The proposed public domain in Central Barangaroo in the masterplan by Skidmore Ownings and Merrill and Andersen Hunter Horne

The proposed public domain in Central Barangaroo in the masterplan by Skidmore Ownings and Merrill and Andersen Hunter Horne

Image: Barangaroo Delivery Authority

This came spectacularly full circle nine years later when the developer proponents, using the planning law void, that they had subsequently filled, turned around and sued the NSW government. Crown Resorts and Lend Lease successfully sued the government for failing to adequately “consult” with them over the development of the subsequent stage of Barangaroo, which threatened loss of Opera House views from their casino and residential towers. What an utterly farcical situation but unfortunately, not an atypical one, on large development proposals in Sydney.

So here is the first challenge: there is little use in having planning protocols if you are just going to use them to let the foxes plan the hen house. As in so many critical societal issues – energy, climate, transport, housing policy – our political classes are not using protocols to support the public interest, they are tailoring them to suit vested ones – and we need to find a way to stop them.

This pernicious manipulation of protocols is balanced by other types of protocols in Sydney that relate to improving design quality.

You may be aware of SEPP65, a policy to improve the design quality of residential flat buildings, which came into force in 2002. This protocol mandates the involvement of an architect, design review panels and adherence to written design quality guidelines for all apartments in NSW. We have also had policies led by the City of Sydney since 2013 that seek to lift design quality through mandatory competitions for major development. These protocols have been generally positive, but they have two important limitations that are emerging.

Design quality protocols are focused on the front end of the design process, effectively ceasing at development approval, and they are exclusively focused on the output of architects, even though it is well known that architects have very little power to exercise on large or even medium-sized projects in the current climate.

Unsurprisingly, in many instances, the promised design quality is not surviving the all-important “value management” and construction phases.

And therein lies the second challenge: we need to be strategic in the application of design quality protocols; to find a way for other key decision makers – developers, builders, engineers and project managers – to be brought under the design quality microscope too. Because they are responsible for delivering the design quality that is promised by architects, and we need them to do more than bank valuable height and floor space bonuses for paying lip service to design quality in the early approval phases. We can’t take false comfort from the completion of a paper process in a protocol. Design quality must be benchmarked in realized works of architecture.

This leads me to the last and most powerful tier of protocols I wish to explore.

Design quality processes focus on individual architectural projects, but when we step back and probe the architectural production of a city collectively we reveal the city’s great unscripted protocol – the expression of society’s values and culture through architectural form.

Take the Green Square Town Centre precinct, one of many recent large-scale urban redevelopments in Sydney.

Started by urban design competition in 2002, with many twists and turns along the way, a substantial part is now physically completed: three residential projects and the new City of Sydney Green Square Library and Plaza.

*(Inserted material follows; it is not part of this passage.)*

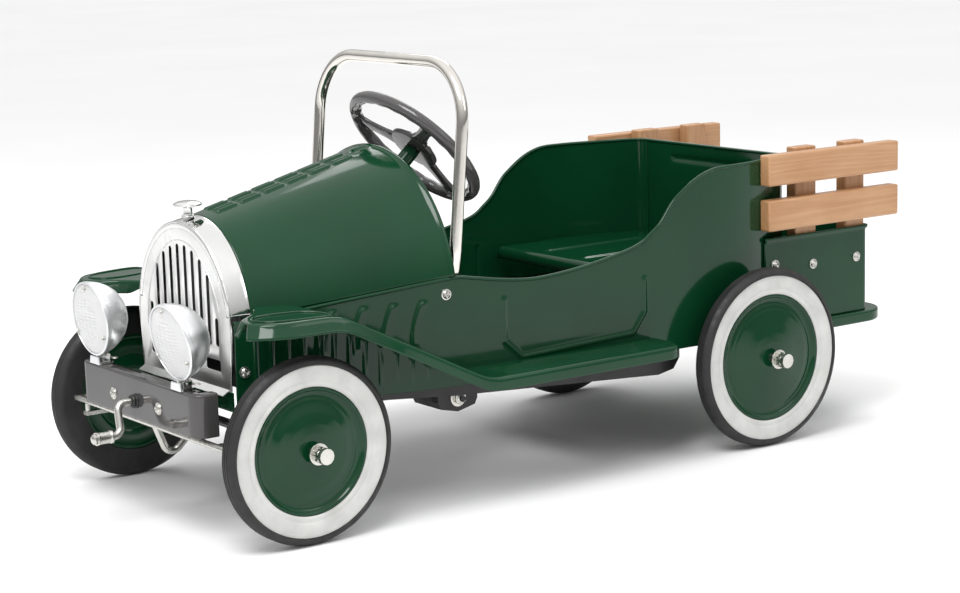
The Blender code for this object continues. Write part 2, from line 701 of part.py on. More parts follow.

All of the individual elements have been through the scripted protocols – from a competitive masterplan process by the state government to City of Sydney’s Design Excellence programs and competitions to the SEPP65 standards. So the protocols are all in place, and flawless, on paper.

But off paper, reality bites.

With design competition as the dominant procurement model, the private buildings here pursue a heightened and aggressive individualism at the expense of working to structure the greater urban project. On the other hand, the library, the great public crescendo of the site, retreats underground. Sydney architecture critic, Elizabeth Farrelly, memorably described it as curling “foetally beneath the paving stones, breathing though a straw.”

Green Square Library and Plaza by Studio Hollenstein with Stewart Architecture.

Green Square Library and Plaza by Studio Hollenstein with Stewart Architecture.

Image: Julien Lanoo

When you look even more broadly across the city this disappearance, or subjugation, of the public and elevation of the private is our new protocol. Sydney’s public faces are disappearing, either literally through aggressive divestment and sale, but also more subtly, through a growing body of public buildings from the past two decades that efface the expression of the public from the vertical or “z” axis of the city.

In the Cook and Phillip Park Pool and Anzac Memorial Centenary projects, new public buildings are buried in deference to parkland and civic monuments. At Prince Alfred Park Pool and Green Square Library, the expression of the public building is buried so that it is subservient to parklands and public space. The Sydney Conservatorium of 2001 was interred to minimize its presence in the botanical gardens, and in 2015 at the Barangaroo Cutaway, the major new public building on the site was entirely buried beneath a constructed headland.

This is not to deny or denigrate the individual architectural qualities of some of these individual works, but simply to acknowledge that a different story is revealed when we look at our cultural output collectively. It is necessary, and appropriate, to question why this response has been so prevalent in Sydney’s recent architectural past. Persistently, the public language of the city tends to the polite and deferential, while the private language revels in competitive hubris.

The completion of the Infinity building at Green Square Town Centre led to comparisons between it and the Sydney Opera House and although that comparison is on one level quite facile when considered in terms of the dominant unscripted cultural protocol evident in Sydney, it becomes a critical one to consider.

For 70 years the Sydney skyline has been defined by the public landmarks that bookended the modern architectural era: the Sydney Harbour Bridge and Opera House – urban elements that have inspired us with their audacity and confidence as statements of belief in the potential of our city’s public culture.

At any moment, those symbols may be traded for a new pair: the Star and Crown casino towers – monuments to gambling and real estate, and an indisputably clear expression about the shift in the values of our city.

Protocols haven’t stopped this shift – but we haven’t stopped it either. We’ve been complicit through both act and omission.

So my closing observation and challenge is this: statutory protocols are important, but our professional collective agency has extraordinary power.

We need to more actively understand the culture of our cities as being framed by the collective force of individual architectural acts.

In Sydney, as elsewhere, we need to interrogate this evolving protocol. We need to own it and reframe it and wield our ethical imaginations in a more spirited defence of the public life of our city.

And we can’t wait for statutory protocols to tell us to do it.